Libyan leader Muammar Qaddafi has been elected as leader of the African Union (AU), a position long sought by the eccentric dictator who wants to push his oil-rich nation into the international mainstream after years of isolation.
Qaddafi, once ostracized by the West for sponsoring terrorism, has been trying to increase both Libya’s global stature and its regional influence — mediating African conflicts, sponsoring efforts to spread Islam on the continent and pushing for the creation of a single African government.
Still, some African leaders offered tepid praise for the choice of the strongman who grabbed power in a 1969 coup.
Rights group, however, called him a poor model for Africa at a time when democratic gains are being reversed in countries such as Mauritania and Guinea.
Qaddafi attended Monday’s session dressed in a gold-embroidered green robe and flanked by seven extravagantly dressed men who said they are the “traditional kings of Africa.”
Qaddafi told about 20 of his fellow heads of state that he would work to unite the continent into “the United States of Africa.”
Qaddafi arrived at the summit on Sunday with the seven men, one carrying a 1.2m gold staff, and caused a stir when security officials did not admit them because each delegation gets only four floor passes.
All seven “kings” were seated behind Qaddafi when he accepted the chairmanship.

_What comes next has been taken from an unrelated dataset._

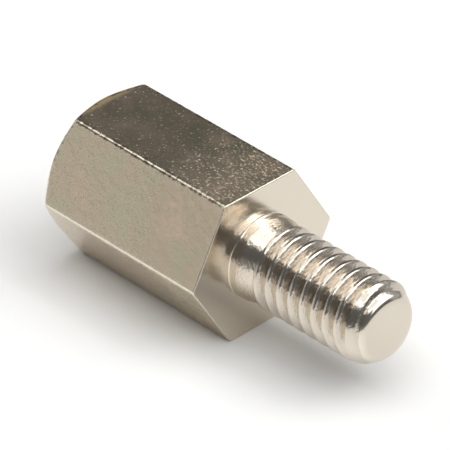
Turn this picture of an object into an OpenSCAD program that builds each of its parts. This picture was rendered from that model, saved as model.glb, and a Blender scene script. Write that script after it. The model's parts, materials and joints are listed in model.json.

“I think the coming time will be a time of serious work and a time of action and not words,” he said.
The AU chairmanship is a rotating position held by heads of state for one year and gives the holder some influence over the continent’s politics but carries no real power.
Diplomats who attended the closed-door meetings in which Qaddafi was chosen said several countries vigorously opposed him, seeking alternatives from Lesotho and Sierra Leone.
However, the AU’s chairmanship rotates among Africa’s regions, and a North African had not chaired the continental body since 2000, when Algeria held the chairmanship.
Meetings to select the chairman are held in private. The leader is usually nominated and then chosen by consensus. AU officials would not give details of the proceedings, including which countries objected.
Even in public the reception to his appointment — and the acceptance ceremony in which he invited two of the traditional kings to speak — was measured.
“I think his time has come,” Liberian President Ellen Johnson Sirleaf said. “He’s worked for it. I think it’s up to us to make sure it comes out best.”
Still, Qaddafi appeared to cast his selection as a victory.
“Silence means approval,” he said during his acceptance speech.
“If we have something and we are silent about it at the next summit it means we’ve accepted I,” he said.
Since he seized power Qaddafi has ruled the oil-rich state with an iron hand and the often quixotic ideology laid out in his famous Green Book, which outlines Qaddafi’s anti-democratic and economic policies.
“The Libyan government continues to imprison people for criticizing Qaddafi,” said Reed Brody, a Brussels-based lawyer with Human Rights Watch who watched Qaddafi take the helm of the AU.
“Hundreds more have been ‘disappeared.’ Libya has no independent NGOs and the government tightly controls all forms of public expression,” he said.
Libya has never held the chairmanship in the 46-year-history of the AU and its predecessor, the Organization of African Unity.